Dataset records
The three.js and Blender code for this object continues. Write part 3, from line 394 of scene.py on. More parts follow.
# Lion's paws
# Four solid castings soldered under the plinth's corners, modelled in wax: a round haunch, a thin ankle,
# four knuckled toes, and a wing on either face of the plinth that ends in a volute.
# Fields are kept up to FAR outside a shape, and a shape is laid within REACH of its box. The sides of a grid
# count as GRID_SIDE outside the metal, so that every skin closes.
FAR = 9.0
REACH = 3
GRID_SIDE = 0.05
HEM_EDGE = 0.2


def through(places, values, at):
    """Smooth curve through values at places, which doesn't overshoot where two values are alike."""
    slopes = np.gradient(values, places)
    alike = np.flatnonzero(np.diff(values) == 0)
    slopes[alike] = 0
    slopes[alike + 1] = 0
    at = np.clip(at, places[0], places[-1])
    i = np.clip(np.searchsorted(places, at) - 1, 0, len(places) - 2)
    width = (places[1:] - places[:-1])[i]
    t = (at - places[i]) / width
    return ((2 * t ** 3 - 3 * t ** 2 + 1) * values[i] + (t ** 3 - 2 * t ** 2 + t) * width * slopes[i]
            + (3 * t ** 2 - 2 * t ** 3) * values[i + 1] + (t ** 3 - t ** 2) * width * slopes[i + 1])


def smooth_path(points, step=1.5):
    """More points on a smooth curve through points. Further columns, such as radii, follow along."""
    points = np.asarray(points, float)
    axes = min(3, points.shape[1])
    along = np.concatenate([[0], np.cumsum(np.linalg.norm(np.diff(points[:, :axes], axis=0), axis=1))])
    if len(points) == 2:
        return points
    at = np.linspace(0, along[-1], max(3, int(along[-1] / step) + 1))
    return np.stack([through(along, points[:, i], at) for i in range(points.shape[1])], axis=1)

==

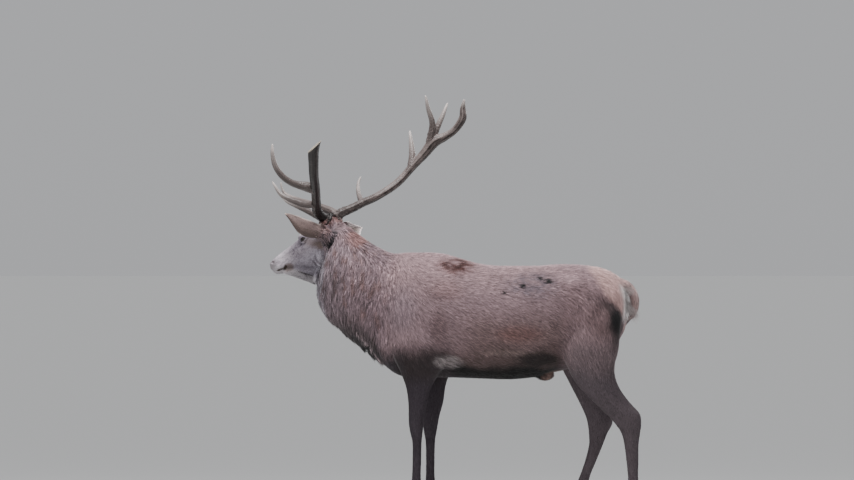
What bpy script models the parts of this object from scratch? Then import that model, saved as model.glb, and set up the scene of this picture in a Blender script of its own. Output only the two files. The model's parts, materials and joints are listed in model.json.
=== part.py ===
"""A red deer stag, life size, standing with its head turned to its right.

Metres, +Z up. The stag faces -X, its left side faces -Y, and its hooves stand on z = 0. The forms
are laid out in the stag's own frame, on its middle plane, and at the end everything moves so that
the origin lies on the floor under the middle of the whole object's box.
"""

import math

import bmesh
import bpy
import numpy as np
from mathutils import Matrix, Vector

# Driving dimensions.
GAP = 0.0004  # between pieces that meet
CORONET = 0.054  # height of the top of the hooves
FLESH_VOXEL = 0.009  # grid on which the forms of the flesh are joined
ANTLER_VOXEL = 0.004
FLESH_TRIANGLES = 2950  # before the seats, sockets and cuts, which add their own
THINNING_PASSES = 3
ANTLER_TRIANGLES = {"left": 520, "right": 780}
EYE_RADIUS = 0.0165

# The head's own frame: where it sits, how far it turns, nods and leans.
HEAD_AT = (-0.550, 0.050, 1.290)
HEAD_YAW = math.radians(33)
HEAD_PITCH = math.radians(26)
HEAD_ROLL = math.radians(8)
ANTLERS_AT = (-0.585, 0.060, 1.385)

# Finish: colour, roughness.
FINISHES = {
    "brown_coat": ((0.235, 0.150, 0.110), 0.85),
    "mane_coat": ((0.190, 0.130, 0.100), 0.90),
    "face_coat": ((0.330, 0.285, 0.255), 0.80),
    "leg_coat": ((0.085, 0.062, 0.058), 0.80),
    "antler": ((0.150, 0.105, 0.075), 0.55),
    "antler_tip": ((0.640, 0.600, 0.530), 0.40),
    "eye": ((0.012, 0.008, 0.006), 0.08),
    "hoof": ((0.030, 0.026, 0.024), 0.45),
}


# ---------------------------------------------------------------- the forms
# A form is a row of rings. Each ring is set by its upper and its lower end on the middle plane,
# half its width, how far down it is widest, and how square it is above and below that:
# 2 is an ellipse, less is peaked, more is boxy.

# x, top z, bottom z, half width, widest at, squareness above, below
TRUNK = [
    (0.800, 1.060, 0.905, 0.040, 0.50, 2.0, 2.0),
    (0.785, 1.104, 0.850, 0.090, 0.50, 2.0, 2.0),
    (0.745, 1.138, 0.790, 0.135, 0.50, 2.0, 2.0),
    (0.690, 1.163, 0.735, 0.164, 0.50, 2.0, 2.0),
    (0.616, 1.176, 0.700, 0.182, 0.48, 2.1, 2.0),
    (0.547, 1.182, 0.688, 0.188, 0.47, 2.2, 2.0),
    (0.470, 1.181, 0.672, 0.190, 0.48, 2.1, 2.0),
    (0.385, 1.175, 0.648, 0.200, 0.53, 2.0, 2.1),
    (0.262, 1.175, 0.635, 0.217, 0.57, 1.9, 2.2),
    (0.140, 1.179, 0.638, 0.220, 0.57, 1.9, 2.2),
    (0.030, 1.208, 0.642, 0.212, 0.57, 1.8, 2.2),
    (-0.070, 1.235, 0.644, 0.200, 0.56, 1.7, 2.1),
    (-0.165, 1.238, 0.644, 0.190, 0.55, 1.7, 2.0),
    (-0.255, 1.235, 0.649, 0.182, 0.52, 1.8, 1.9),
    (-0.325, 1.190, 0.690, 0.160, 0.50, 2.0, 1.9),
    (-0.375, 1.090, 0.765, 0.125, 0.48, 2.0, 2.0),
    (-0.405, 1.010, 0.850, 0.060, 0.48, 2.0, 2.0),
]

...

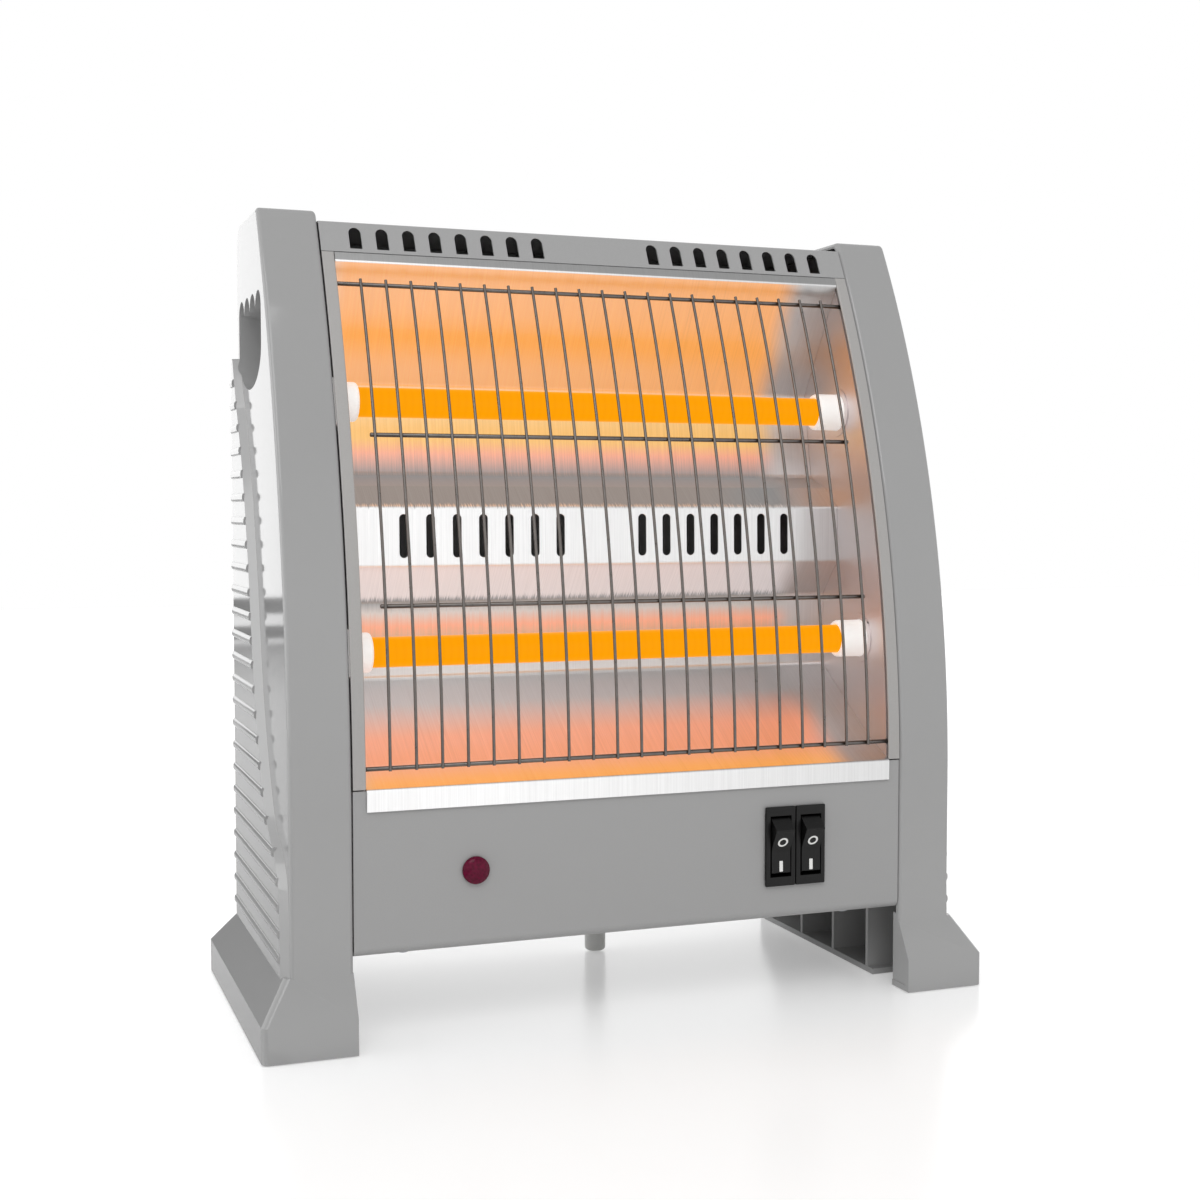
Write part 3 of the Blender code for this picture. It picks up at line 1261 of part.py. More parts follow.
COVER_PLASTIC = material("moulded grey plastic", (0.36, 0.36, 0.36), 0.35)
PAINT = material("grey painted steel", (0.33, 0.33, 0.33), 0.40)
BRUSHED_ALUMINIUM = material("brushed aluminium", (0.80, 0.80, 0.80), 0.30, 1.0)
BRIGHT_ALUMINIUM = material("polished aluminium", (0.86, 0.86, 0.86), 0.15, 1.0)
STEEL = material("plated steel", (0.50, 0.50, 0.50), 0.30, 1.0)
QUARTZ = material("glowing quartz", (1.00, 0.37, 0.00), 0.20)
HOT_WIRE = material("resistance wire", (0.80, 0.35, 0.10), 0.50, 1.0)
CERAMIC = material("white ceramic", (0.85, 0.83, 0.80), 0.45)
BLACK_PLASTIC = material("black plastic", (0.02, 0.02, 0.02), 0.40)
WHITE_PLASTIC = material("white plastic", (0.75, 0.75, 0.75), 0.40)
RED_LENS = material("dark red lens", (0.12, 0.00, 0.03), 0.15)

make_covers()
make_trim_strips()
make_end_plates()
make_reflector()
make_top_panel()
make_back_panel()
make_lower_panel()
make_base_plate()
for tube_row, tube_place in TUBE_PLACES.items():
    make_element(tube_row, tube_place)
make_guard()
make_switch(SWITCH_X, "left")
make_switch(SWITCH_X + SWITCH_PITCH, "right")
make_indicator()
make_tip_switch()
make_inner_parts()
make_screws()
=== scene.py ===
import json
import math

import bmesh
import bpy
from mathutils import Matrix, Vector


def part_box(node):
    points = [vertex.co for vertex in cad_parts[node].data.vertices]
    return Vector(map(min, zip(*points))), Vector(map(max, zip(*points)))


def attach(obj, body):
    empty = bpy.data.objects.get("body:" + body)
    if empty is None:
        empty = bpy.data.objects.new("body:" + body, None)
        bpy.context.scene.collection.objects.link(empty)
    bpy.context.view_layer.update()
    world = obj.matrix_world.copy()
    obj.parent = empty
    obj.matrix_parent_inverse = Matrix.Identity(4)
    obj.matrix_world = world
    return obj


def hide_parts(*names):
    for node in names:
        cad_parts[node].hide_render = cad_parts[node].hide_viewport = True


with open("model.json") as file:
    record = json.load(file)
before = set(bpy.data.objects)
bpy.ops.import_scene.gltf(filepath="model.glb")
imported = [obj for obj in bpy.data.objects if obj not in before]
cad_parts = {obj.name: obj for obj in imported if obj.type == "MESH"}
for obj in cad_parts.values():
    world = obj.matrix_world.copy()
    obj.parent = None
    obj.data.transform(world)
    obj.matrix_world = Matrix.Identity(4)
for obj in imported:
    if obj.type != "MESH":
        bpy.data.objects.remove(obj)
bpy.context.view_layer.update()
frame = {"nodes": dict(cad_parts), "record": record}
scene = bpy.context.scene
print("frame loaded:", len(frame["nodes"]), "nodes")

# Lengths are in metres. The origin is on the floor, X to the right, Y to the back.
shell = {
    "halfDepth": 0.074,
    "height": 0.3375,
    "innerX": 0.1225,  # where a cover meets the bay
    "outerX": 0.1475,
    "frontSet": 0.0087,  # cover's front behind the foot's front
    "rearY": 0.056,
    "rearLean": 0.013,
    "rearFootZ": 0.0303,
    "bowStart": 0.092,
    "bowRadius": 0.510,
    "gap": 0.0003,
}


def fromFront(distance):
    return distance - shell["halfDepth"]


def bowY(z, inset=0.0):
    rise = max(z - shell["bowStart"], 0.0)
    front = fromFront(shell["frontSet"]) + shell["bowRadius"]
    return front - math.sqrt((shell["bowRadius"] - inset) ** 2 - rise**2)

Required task
Return the exact lines from the line with "make_covers()" to the line with "for node in", inclusive of both, with nothing added.

Solution to the problem
make_covers()
make_trim_strips()
make_end_plates()
make_reflector()
make_top_panel()
make_back_panel()
make_lower_panel()
make_base_plate()
for tube_row, tube_place in TUBE_PLACES.items():
    make_element(tube_row, tube_place)
make_guard()
make_switch(SWITCH_X, "left")
make_switch(SWITCH_X + SWITCH_PITCH, "right")
make_indicator()
make_tip_switch()
make_inner_parts()
make_screws()
=== scene.py ===
import json
import math

import bmesh
import bpy
from mathutils import Matrix, Vector


def part_box(node):
    points = [vertex.co for vertex in cad_parts[node].data.vertices]
    return Vector(map(min, zip(*points))), Vector(map(max, zip(*points)))


def attach(obj, body):
    empty = bpy.data.objects.get("body:" + body)
    if empty is None:
        empty = bpy.data.objects.new("body:" + body, None)
        bpy.context.scene.collection.objects.link(empty)
    bpy.context.view_layer.update()
    world = obj.matrix_world.copy()
    obj.parent = empty
    obj.matrix_parent_inverse = Matrix.Identity(4)
    obj.matrix_world = world
    return obj


def hide_parts(*names):
    for node in names:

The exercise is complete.